When did being too tired become an excuse? Why should I use this as a reason to not workout; even if for 30 minutes.

But the gym is too crowded when you're ready to go.... and? Just because the parking lot is full doesn't necessarily mean that the gym is "too crowded" Sure I don't like to go when there are a lot of people in the gym because you have plenty of time to go, there ARE down times when the gym isn't as busy that you could go....

I just don't feel like going.... I've said that so many times. There have been plenty of times I planned on going after work/traveling back from work that I had my gym bag in my car, airpods charged and ready to go do some cardio and lift, but I get to the gym or I drive by and it's "nah I'll go later...." then I don't go.

About three weeks ago I was involved in a wreck that:, once again, rendered my ability to go to the gym. I didn't have a car, I had some injuries from the wreck that made it impossible to go. Honestly, I feel like that is a valid reason to not go. I don't want to re-injure or cause further issues because I'm stubborn.

The last 4 weeks I've been trying to push myself to get re- motivated to go to the gym, eat healthy, and get it back on track. It's been a long road.
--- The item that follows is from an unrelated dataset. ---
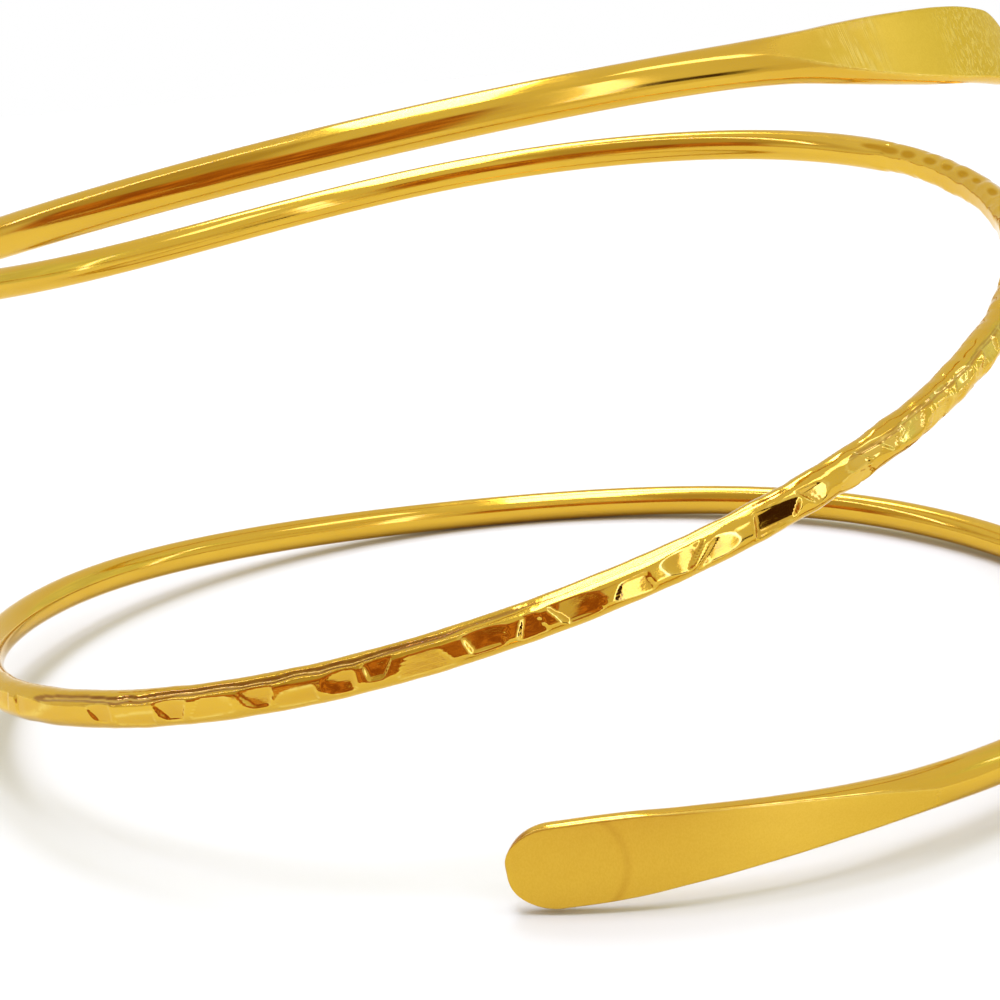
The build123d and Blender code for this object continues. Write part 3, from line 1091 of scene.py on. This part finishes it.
# The floor is a pale table top. Its near edge is just in front of the coil, as in a small
# product studio, so the gold also reflects the dim side of the room under the camera.
table = {
    "left": -0.42,  # metres
    "right": 0.42,
    "near": -0.075,
    "far": 0.45,
    "colour": (0.72, 0.71, 0.52, 1.0),
    "roughness": 0.9,
    "shine": 0.2,
}
floorMesh = bpy.data.meshes.new("floor")
floorMesh.from_pydata(
    [
        (table["left"], table["near"], 0), (table["right"], table["near"], 0),
        (table["right"], table["far"], 0), (table["left"], table["far"], 0),
    ],
    [], [(0, 1, 2, 3)],
)
floor = bpy.data.objects.new("floor", floorMesh)
bpy.context.collection.objects.link(floor)
floorMaterial = bpy.data.materials.new("paleFloor")
floorMaterial.use_nodes = True
floorShader = floorMaterial.node_tree.nodes["Principled BSDF"]
floorShader.inputs["Base Color"].default_value = table["colour"]
floorShader.inputs["Roughness"].default_value = table["roughness"]
floorShader.inputs["Specular IOR Level"].default_value = table["shine"]
floorMesh.materials.append(floorMaterial)
floor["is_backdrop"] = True
print("floor: a pale table top")

# The room: pale walls with dim and warm parts that the gold shows as streaks
room = {
    "walls": (0.92, 0.92, 0.92),
    "below": (0.90, 0.88, 0.82),
    "seenByCamera": (1.0, 1.0, 1.0),
    "horizon": (-4.0, 4.0),  # degrees up, where the walls change to what is below
    "grainSize": 7.0,
    "grainSpan": (0.44, 0.64),
    "parts": [
        # side (degrees right of the camera), height, half width, half height, softness, two colours
        (-72, 38, 40, 24, 12, (0.60, 0.52, 0.40), (0.66, 0.58, 0.46)),
        (-36, -9, 48, 31, 9, (0.38, 0.13, 0.05), (0.80, 0.36, 0.14)),
        (-56, -6, 18, 1.2, 1.5, (1.15, 1.0, 0.8), (0.9, 0.6, 0.3)),
        (44, -12, 9, 7, 3, (0.05, 0.018, 0.008), (0.08, 0.03, 0.01)),
        (118, 15, 32, 26, 4, (0.82, 0.92, 0.85), (0.96, 1.08, 1.0)),
    ],
}


def makeRoom():
    world = bpy.data.worlds.new("room")
    bpy.context.scene.world = world
    world.use_nodes = True
    tree = world.node_tree

    def tint(colour):
        return (*colour, 1.0)

    def within(angle, middle, half, softness):
        # 1 inside a part of the room and 0 outside, with a soft edge
        away = calc(tree, "WRAP", less(tree, angle, float(middle)), 180.0, -180.0)
        away = calc(tree, "ABSOLUTE", away)
        return fade(tree, away, half - softness / 2, half + softness / 2, 1.0, 0.0)

    direction = addNode(tree, "ShaderNodeTexCoord").outputs["Generated"]
    parts = split(tree, calcVector(tree, "NORMALIZE", direction))
    side = calc(tree, "DEGREES", calc(tree, "ARCTAN2", parts["X"], negative(tree, parts["Y"])))
    height = calc(tree, "DEGREES", calc(tree, "ARCSINE", parts["Z"]))
    below = fade(tree, height, *room["horizon"], 1.0, 0.0)
    shade = mixColour(tree, below, tint(room["walls"]), tint(room["below"]))
    grain = addNode(tree, "ShaderNodeTexNoise", {
        "Vector": direction, "Scale": room["grainSize"], "Detail": 2.0, "Roughness": 0.5,
    })
    uneven = fade(tree, grain.outputs[0], *room["grainSpan"])
    for partSide, partHeight, halfWidth, halfHeight, softness, tone, lighterTone in room["parts"]:
        inPart = product(
            tree, within(side, partSide, halfWidth, softness),
            within(height, partHeight, halfHeight, softness),
        )
        partShade = mixColour(tree, uneven, tint(tone), tint(lighterTone))
        shade = mixColour(tree, inPart, shade, partShade)
    seen = addNode(tree, "ShaderNodeLightPath").outputs["Is Camera Ray"]
    shade = mixColour(tree, seen, shade, tint(room["seenByCamera"]))
    feed(tree, tree.nodes["Background"].inputs["Color"], shade)
    print(f"room: {len(room['parts'])} dim and warm parts")


makeRoom()

# Lamps: place and aim in metres, width, length, watts, colour
lamps = {
    "softboxAbove": ((-0.085, 0.19, 0.80), (-0.085, 0.19, 0.0), 0.25, 0.98, 6.2, (0.93, 1.0, 1.7)),
    "softboxRight": ((0.445, -0.13, 0.80), (0.445, -0.13, 0.0), 0.35, 0.20, 0.55, (0.94, 1.0, 2.2)),
    "stripRight": ((0.41, -0.69, 0.20), (0.0, 0.0, 0.20), 0.11, 1.0, 0.72, (0.93, 1.0, 2.7)),
    "stripSide": ((0.80, 0.07, 0.25), (0.0, 0.0, 0.25), 0.04, 0.7, 0.26, (0.93, 1.0, 2.4)),
    "tubeLeft": ((-0.60, 0.14, 0.655), (0.0, 0.0, 0.03), 0.025, 0.75, 0.5, (0.95, 1.0, 2.4)),
}
for name, (place, aim, width, length, power, tone) in lamps.items():
    data = bpy.data.lights.new(name, "AREA")
    data.shape = "RECTANGLE"
    data.size = width
    data.size_y = length
    data.energy = power
    data.color = tone
    lamp = bpy.data.objects.new(name, data)
    lamp.location = place
    lamp.rotation_euler = (Vector(aim) - Vector(place)).to_track_quat("-Z", "Y").to_euler()
    lamp.visible_camera = False
    bpy.context.collection.objects.link(lamp)
print(f"lamps: {len(lamps)}")

# The camera, from the same fit as the coil's bends
view = {
    "place": (-6.015, -170.637, 59.637),  # mm
    "lookDown": 15.472,                   # degrees
    "turnRight": 1.624,
    "roll": -4.790,
    "lens": 86.57,
    "sensor": 36.0,
    "nearest": 5.0,
}
cameraData = bpy.data.cameras.new("camera")
cameraData.lens = view["lens"]
cameraData.sensor_width = view["sensor"]
cameraData.clip_start = view["nearest"] * mm
camera = bpy.data.objects.new("camera", cameraData)
camera.location = Vector(view["place"]) * mm
camera.rotation_euler = (
    Matrix.Rotation(math.radians(-view["turnRight"]), 3, "Z")
    @ Matrix.Rotation(math.radians(90 - view["lookDown"]), 3, "X")
    @ Matrix.Rotation(math.radians(view["roll"]), 3, "Z")
).to_euler()
bpy.context.collection.objects.link(camera)
bpy.context.scene.camera = camera
bpy.context.scene.view_settings.view_transform = "Standard"
print(f"camera: {view['lens']} mm lens, looking {view['lookDown']} degrees down")

bpy.context.view_layer.update()
visualBounds = [list(corner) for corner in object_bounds()]
for name, bounds in (("cad", cadBounds), ("visual", visualBounds)):
    print(f"{name} box in mm:", np.round(np.array(bounds) / mm, 2).tolist())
Because of these "excuses" that I've made the last few months I've gained about twelve pounds and have gotten weak. I can't lift as much as I had been able to. I've had to go up a size in shirts and some of my clothes are feeling a little tight....including my gym clothes that were kinda loose at the beginning of the year.

 I'm having to restart. Honestly it's kind of nice to get a fresh start. Why should I be ashamed to restart.
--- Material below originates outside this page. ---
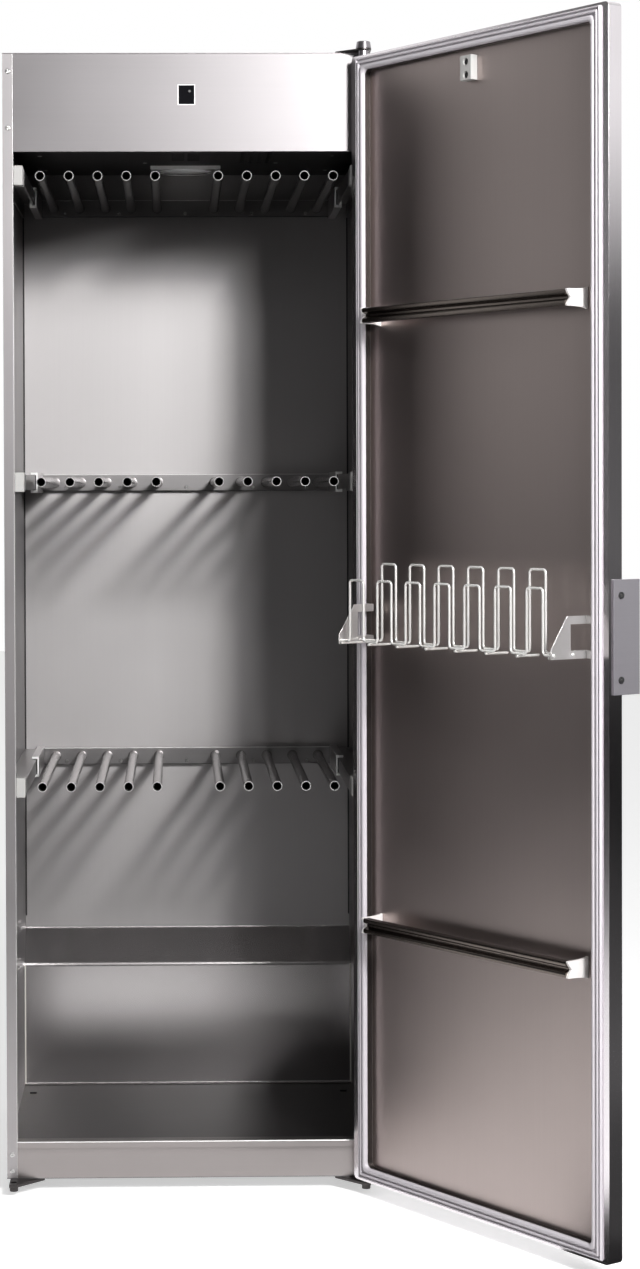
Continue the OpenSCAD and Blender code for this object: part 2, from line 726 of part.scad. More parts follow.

Today is only the third time I've been to the gym in 3 weeks. It felt good, it hurt, it'll be a test of time to see how it affects the healing process from the wreck. I didn't expect it to hold me back as much as had; it happens. I had to remind myself to not over do anything because any small set back in recovery could possibly have life time affects. Sure a sore/sprain wrist can heal but why would I want to permanently injure myself....not smart, not at all. So a car wreck is a legitimate reason to take it easy in the gym or even not go.

The rest of this year has been a constant barrage of excuses, valid or not.

So really the goals I have for myself

1. Finish the rest of 2019 strong - clean up my eating habits, make a fitness plan for days in the gym and days when I can workout at home

2. STOP making excuses - make a plan, stick with it

3. Realign my fitness goals to be attainable and timely

4. Use my social media to inspire myself as much as I hope that I inspire others through my social media channels

5. Do research, read, watch and learn from others.

These 5 GOALS sound easy but how easy are they to put into practice? Guess we will find out.

2019 has

10.5 weeks
73 days
1752 hours
105, 120 minutes

How much of this time is wasted/not used?
How much of this time will be used to become a better version of myself?
Can I make a plan and stick to it?

Time will tell, and so will my waste line. I will be keeping everything up to date on all social media platforms to hold myself accountable to you, my followers and readers and to myself.

I can't be a LIFE IN TRANSFORMATION if I'm not actually making an effort to become what I decided to create, LIFE IN TRANSFORMATION isn't just a saying, it is a lifestyle, it's a mission statement, it's a purpose.

Who's ready to see where this new motivation I've found takes me?! Anyone need/want to join?!